Can you tell us why thermodynamics is not valid in a hadronic gas or QCD matter ?

MacMag

@ Mac Mag: Dr. Wagner by e-mail 02.08.2010 at 14:49 CET

I believe he's comparing apples with oranges. His thermodynamic equation (A, B, C) would be correct if there weren't the fourth factor. But there is. While temperature is a measure of freedom, it is strictly non-relativistic. At the energies that we'd be dealing with, the temperature becomes essentially a meaningless number. Indeed, the excess energy is converted not into higher temperature, but instead produces (or allows virtual strange-quarks to become real) strange-quarks via energy-into-mass conversion. We don't know how many strange quarks have to come into existence in close proximity to each other and a few up/down quarks, but as I recall, it is on the order of 8-10 at the lower end in order to form a strangelet (of say 8 ups, 8 downs, and 8 stranges). At that size, it would be highly radioactive, but with a finite half-life. Some few might live long enough to interact with the nearby Helium (or Hydrogen in insulations, etc.), acquire mass, and grow larger and hence with a long half-life (more stable) until full stability is reached (at around A = 100 ?)

"... temperature is strictly non-relativistic"

You must be joking Mr. Wagner. One of the most famous laws of nature using thermodynamics, Planck's Law, applies to
fully relativistic (beta = 1) particles (photons in this case).
Mac Mag

@ Mac Mag: Dr. Wagner by e-mail 02.08.2010 at 17:06 CET

Marc:
Surely he must be joking.

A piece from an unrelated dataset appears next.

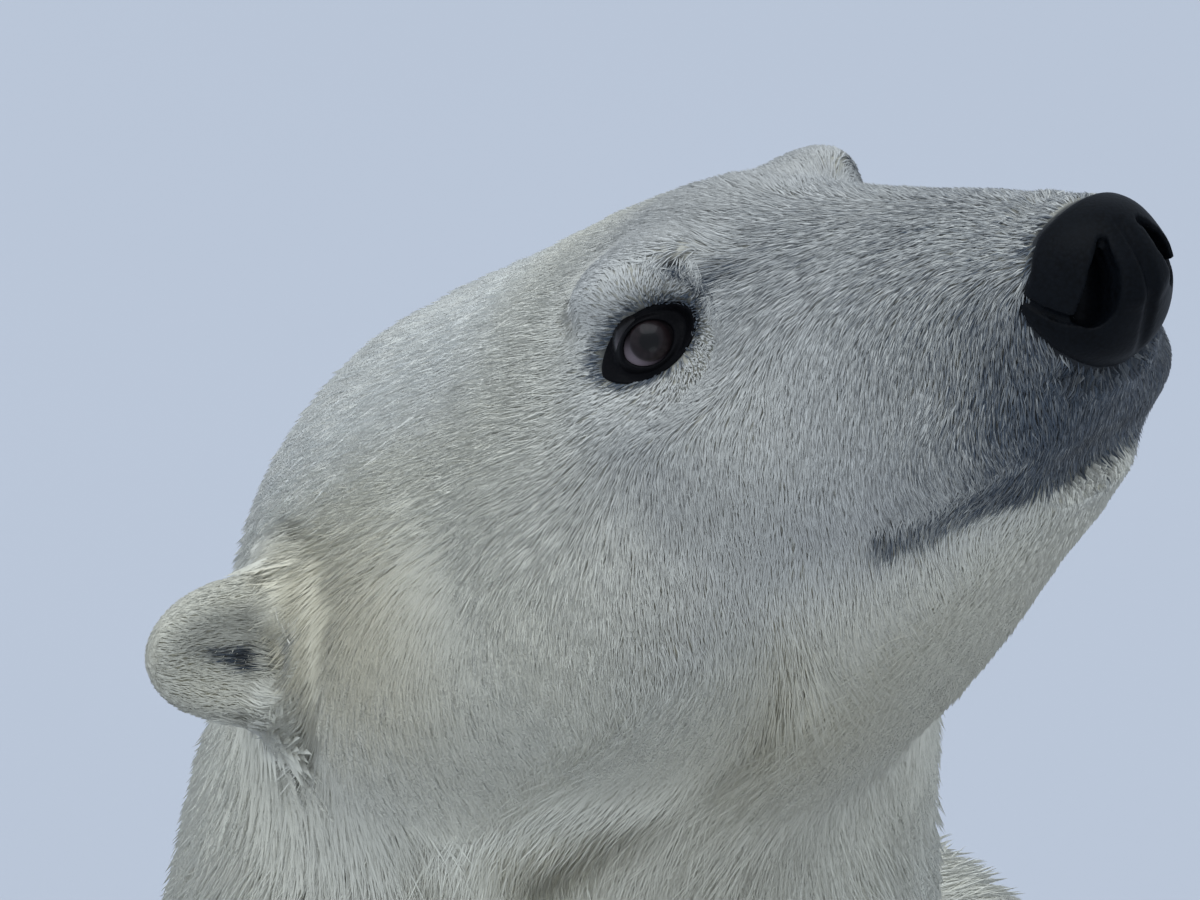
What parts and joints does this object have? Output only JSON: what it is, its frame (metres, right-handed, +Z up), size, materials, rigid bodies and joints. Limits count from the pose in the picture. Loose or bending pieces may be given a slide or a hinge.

I believe it is well expected by theorists that high-energy collisions that 'de-confine' quarks as expected at the LHC will also have that energy producing additional new quarks. Rather than challenging me, I would challenge him to show that increasing the energy does not increase the number of quarks than can be produced, and instead raises the temperature.

Walter
------

"of say 8 ups, 8 downs, and 8 stranges"

Hello Dr.Wagner,

how do you get a neutral charged strangelet ? Do you agree that this contradicts to the "Review of Speculative “Disaster Scenarios” at RHIC" by Jaffe, Busza, Sandweiss and Wilczek, page 13f, section b "Charge and flavor composition" ?


Best regards, Ralf Kannenberg

Walter, I never claimed that number density stays constant. But you claim that temperature is a measure for electromagnetic interactions and stays constant for relativistic QCD media.
This is factually wrong.
Since it is certainly not from a textbook and against all that we have learned so far from experiments,
could you reveal us more details about your new "theory of temperature".

Thanks Mac Mag

As was more recently implied above by Walter, the relativistic colliding particle masses enable the greater overall particle masses to emerge with increased collision energy. This seems to be forgotten in lsag report which, in particular, mistakenly claims that the rate of production of omega (triple strange) particles goes down with collision energy. The graph they rely on for this is based on an irrelevant comparison.

The actual yield data shows the opposite (andronic , stachel, braun-munzinger fig.s 22-23 - one of lsag references).

Then lsag claims that increased energy decreases the chance of nuclei type particles (they group them with strangelets) emerging:

1)strangelets aren't nuclei as they are all in one gluon bound system (even with >=6 r.a.m.)
2)supposing the comparison to still be relevant.. they claim that multi nucleons are less likely to emerge with collision energy. But this is only based on data about decreasing yields of helium II or III with increased collision energy. But on the other hand - the proportion of up and down quarks increases with collision energy as more strange quarks emerge. So this is completely neglected in lsag's basis for estimating likelihood of strangelets emerging from lhc.

I agree though that e-m (whose induced collisions I understand are responsible for heat) surpasses the strong force in high energy collision but only with respect to the strong force (weaker) adhesive aspect, otherwise the quark separation within emitted hadrons wouldn't occur.

Eric